Спасает меня телефонный звонок. Мама опрометью бросается к нему.
– Алло? Джеки! Pronto! Как мило, что ты позвонила! Я знаю, ты весь день была у себя в кулинарии, не переживай, я все понимаю, да, о, да, было бы здорово, с удовольстием заскочу к тебе завтра, во сколько? В половине шестого? Отлично. Как ты, как Роберт? А дети? Да что это я, можно было не спрашивать, у меня тут Натали рядышком, она как раз расскажет, что там у них новенького.
Голос у миссис Эдвардс низкий, зычный, и, хотя мама и прижимает трубку к самому уху, мне прекрасно слышно каждое слово Джеки. Она интересуется, как у меня дела. Я заливаюсь краской.
Мама переключается в свой базовый режим: «заломленные руки».
– Не очень, – объявляет она с прискорбием. Ее взгляд пробегает по мне, но при этом всячески избегает моего. – Все такая же болезненно худенькая, но что тут поделаешь, меня она не слушает, я уже все перепробовала.
«Секундочку, – думаю я, – а как же те два фунта, что я набрала? Вот она – людская неблагодарность!»
– Но, что еще хуже, «Балетная компания» дала ей от ворот поворот. Я ужасно расстроена. В наши дни не так‑то просто найти работу. Я тут подыскала ей местечко в химчистке, у моего знакомого, так нет, она, видите ли, даже слышать об этом не желает. Я понимаю, это далеко не идеальный вариант, но согласись, все‑таки лучше, чем ничего?! О, Джеки, как ты думаешь, Натали сможет найти себе работу? Знаешь, я очень переживаю.
Исключительно чтобы не выскочить опрометью из дома, я использую «пилатесовскую» технику дыхания (каждый выдох длится в пять раз дольше обычного, так что после того, как ты медленно вытолкнешь из себя полные легкие двуокиси углерода, вероятность смерти от удушья становится настолько реальной и неизбежной, что все второстепенные дела и заботы забываются в момент). Делаю глубокий, судорожный, конвульсивный, отчаянный вдох и едва не пропускаю ответ Джеки. К счастью, ее слова столь выразительны, что легко проникают сквозь засасываемый воздух.

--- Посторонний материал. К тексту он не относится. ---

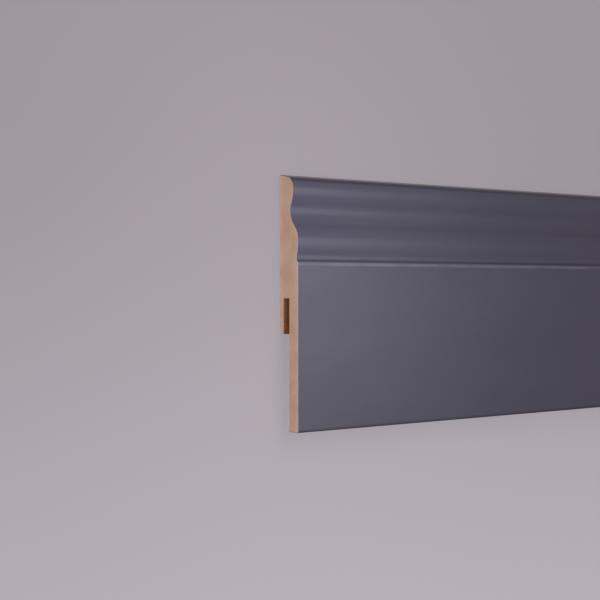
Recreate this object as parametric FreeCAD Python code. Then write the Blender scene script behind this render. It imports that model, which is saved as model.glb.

– Ну, конечно, Натали найдет себе работу! – рокочет она. – Еще лучше прежней – она же такая умница! Шейла, глупо даже сомневаться, ты должна верить в нее! Ах! Uno momento, тут Барбара хочет сказать ей пару слов.
Мамино лицо вытягивается, и она неохотно передает мне драгоценную трубку. Я в ужасе смотрю на нее.
– Это тебя, – восклицает мама, размахивая трубкой, словно гремучая змея своей погремушкой. – Бери, не бойся. Она не кусается!